Um produtor de ficção científica B desaparece com os negativos durante as filmagens, em um hotel em Portugal. Sem dinheiro para continuar o trabalho, o diretor tenta achá-lo, partindo em um road movie e encontrando outros problemas.
A partir desse enredo, o cineasta alemão Wim Wenders realizou um dos seus melhores filmes, O estado das coisas (Der stand der dinge), 1982, (fotograma acima).
Desenvolvendo narrativas de metalinguagem, o diretor espelha-se em sua experiência quando tentou por um tempo, no final dos anos 70, fazer cinema nos Estados Unidos, fascinado pela cinematografia de John Ford, Nicholas Ray, Samuel Fuller e seu compatriota Fritz Lang.
Wenders queria fazer um "filme americano", ser um "cineasta americano". Hammett, uma história fictícia sobre o escritor Dashiell Hammett, de 1982, produzido por Francis Coppola, foi sua primeira experiência por lá. Desagradou completamente ao cineasta alemão. Dos 95 minutos na tela, apenas 30 estavam como Wenders fez.
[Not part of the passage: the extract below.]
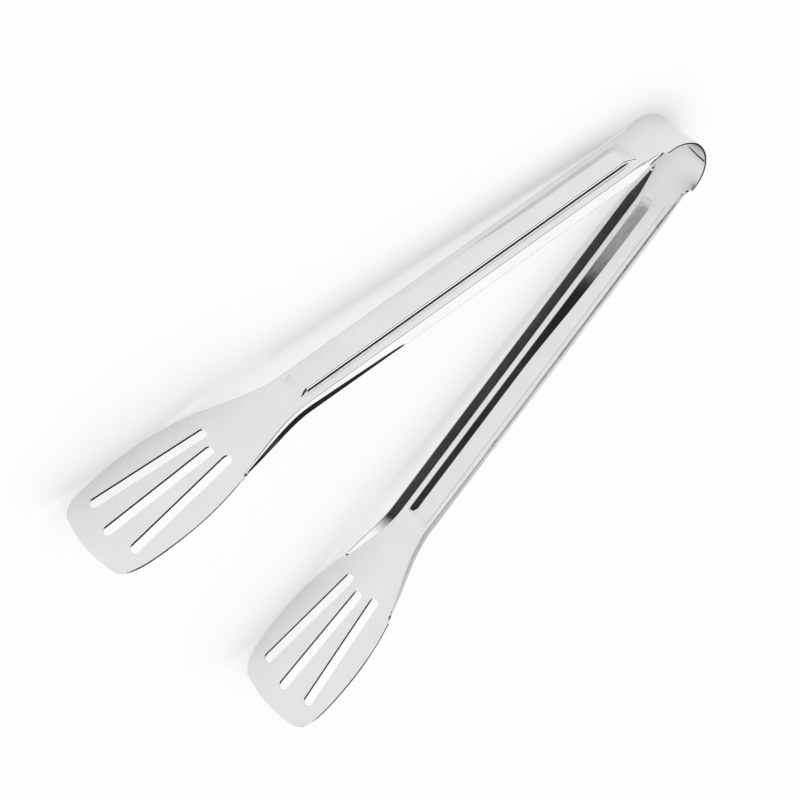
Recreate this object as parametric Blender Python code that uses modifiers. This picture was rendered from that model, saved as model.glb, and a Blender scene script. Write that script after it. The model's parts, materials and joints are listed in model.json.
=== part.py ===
"""Slotted serving tongs: one strip of sheet steel, bent round a springy bow into two slotted arms.

The tongs lie on their side, as they are put down on a table. +X runs from the bow to the heads, +Y to the
left arm, and +Z up, along the width of the strip. Lengths are in metres.
"""

import math

import bmesh
import bpy
from mathutils import Matrix, Vector

# The sheet, and the clearance where the bow's strip is parted from the arms
SHEET = 0.0009
PARTING = 0.0003

# The bow: a plain strip bent round an axis along +Z, a little behind the line that the arms close about
BOW_RADIUS = 0.0136
BOW_SET_BACK = 0.0015
BOW_WIDTH = 0.0214
HALF_OPENING = math.radians(14.0)
BOW_STEPS = 38

# The arms, each measured along its outer face from where the bow ends; the face rises from the strip there
ARM_LENGTH = 0.1905
ARM_WIDTH = 0.0176
FACE_FROM_MIDDLE = 0.0150
NOTCH_DEPTH = 0.0013
NOTCH_RUN = 0.0012

# The flange turned inward along both edges of an arm
FLANGE_DEPTH = 0.0040
FLANGE_SLANT = math.radians(66.0)
FLANGE_RUN_IN = 0.0155
FLANGE_RUN_OUT = 0.0330
FLANGE_PAST_BEND = 0.0145
FULL_SLANT_SHARE = 0.25
FOLD_EASE = 0.0006
EDGE_BAND = 0.0008

# The panel pressed outward along the middle of an arm
PANEL_WIDTH = 0.0100
PANEL_RISE = 0.0022
PANEL_WALL = 0.0003
PANEL_START = 0.0090
PANEL_END = 0.1640
PANEL_RAMP_IN = 0.0080
PANEL_RAMP_OUT = 0.0045

# The head, bent inward from the arm
HEAD_LENGTH = 0.0643
HEAD_WIDTH = 0.0462
HEAD_BEND = math.radians(4.3)
BEND_RUN = 0.0110
NECK_LENGTH = 0.0272
WIDEST_TO_TIP = 0.0280
TIP_WIDTH = 0.0314
TIP_BULGE = 0.0019
NECK_HANDLE_SHARE = 0.27
SHOULDER_HANDLE_SHARE = 0.52
SIDE_HANDLE_SHARE = 0.61
CORNER_HANDLE_SHARE = 0.81

# The slots, fanning out towards the tip
SLOT_WIDTH = 0.0042
SLOT_CORNER = 0.0017
MIDDLE_SLOT_TO_TIP = 0.0080
MIDDLE_SLOT_LENGTH = 0.0482
SIDE_SLOT_TO_TIP = 0.0109
SIDE_SLOT_LENGTH = 0.0478
SLOT_SPREAD_AT_NECK = 0.0080
SLOT_SPREAD_AT_TIP = 0.0140
CUT_OVERRUN = 0.0020

# How finely the curved stretches are divided
RUN_STEPS = 5
RAMP_STEPS = 3
SIDE_STEPS = 14
CORNER_STEPS = 10
SLOT_CORNER_STEPS = 4
MERGE = 0.00005

# The steel's finish
STEEL_COLOUR = (0.80, 0.79, 0.77, 1.0)
STEEL_ROUGHNESS = 0.28
SHARP_ANGLE = math.radians(35.0)


def smooth(share):
    """Rises evenly from 0 to 1, level at both ends."""
    t = min(1.0, max(0.0, share))
    return t * t * (3.0 - 2.0 * t)


def bezier(points, steps):
    """Points along a cubic curve, leaving out its first."""
    a, b, c, d = (Vector(p) for p in points)
    curve = []
    for i in range(1, steps + 1):
        t = i / steps
        u = 1.0 - t
        curve.append(a * u**3 + b * 3 * u * u * t + c * 3 * u * t * t + d * t**3)
    return curve


def eased_corner(before, corner, after):
    """Three points that round a corner between two others."""
    return [before, (before + corner * 2 + after) / 4, after]


# Stations along an arm, measured from the end of the bow
TIP = ARM_LENGTH + HEAD_LENGTH
WIDEST = TIP - WIDEST_TO_TIP
CORNER_END = TIP - TIP_BULGE
NECK_START = ARM_LENGTH - NECK_LENGTH
BEND_START = ARM_LENGTH - BEND_RUN / 2
FLANGE_END = ARM_LENGTH + FLANGE_PAST_BEND
FLANGE_LENGTH = FLANGE_DEPTH / math.sin(FLANGE_SLANT)

# The strip's distance from the hinge axis where an arm starts
STRIP_FROM_MIDDLE = BOW_RADIUS + BOW_SET_BACK * math.sin(HALF_OPENING)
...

Coppola finalizou à maneira dele e fim de papo.
Filmado nos Estados Unidos, mas financiado com francos e marcos, Paris, Texas, de 1984, foi uma espécie de "vingança" de Wim Wenders. Ou, digamos, seu desejo realizado e "tchau, Hollywood, meu reino não é desse mundo."
Irônica e pretensamente com roteiro dos americanos Sam Sheppard e Kit Carson, trilha sonora do guitarrista Ry Cooder, elenco com atores de filmes controversos ao cinemão, como Harry Dean Stanton e Dean Stockwell, Paris, Texas chegou às telas com as 2h37min que ele quis.
Outdoors, grafites, néon, carcaças oxidadas, velhas linhas de trem, motéis em estradas que nunca terminam, e um homem maltrapilho e amnésico numa região desértica fronteira com o México, compõem o cenário físico e humano de um dos filmes mais significativos do olhar de um estrangeiro sobre a paisagem norte-americana.
Se O estado das coisas é a realidade em preto-e-branco da condição de um cineasta, Paris,Texas é um pesadelo minimalista em cores, pela angústia e letargia que se expressa na essência, pela desconstrução que Wim Wenders faz do "sonho americano". Aclamado pela crítica e bem recebido pelo público, e hoje carimbado como cult, o filme se insere na galeria do grande cinema contemporâneo.
Em entrevista para o livro Na Estrada - O Cinema de Walter Salles, de Marcos Strecker, 2010, Wenders diz que sua experiência traumática com Coppola foi como ter ido ao coração das trevas quando pensava estar a caminho do coração do cinema.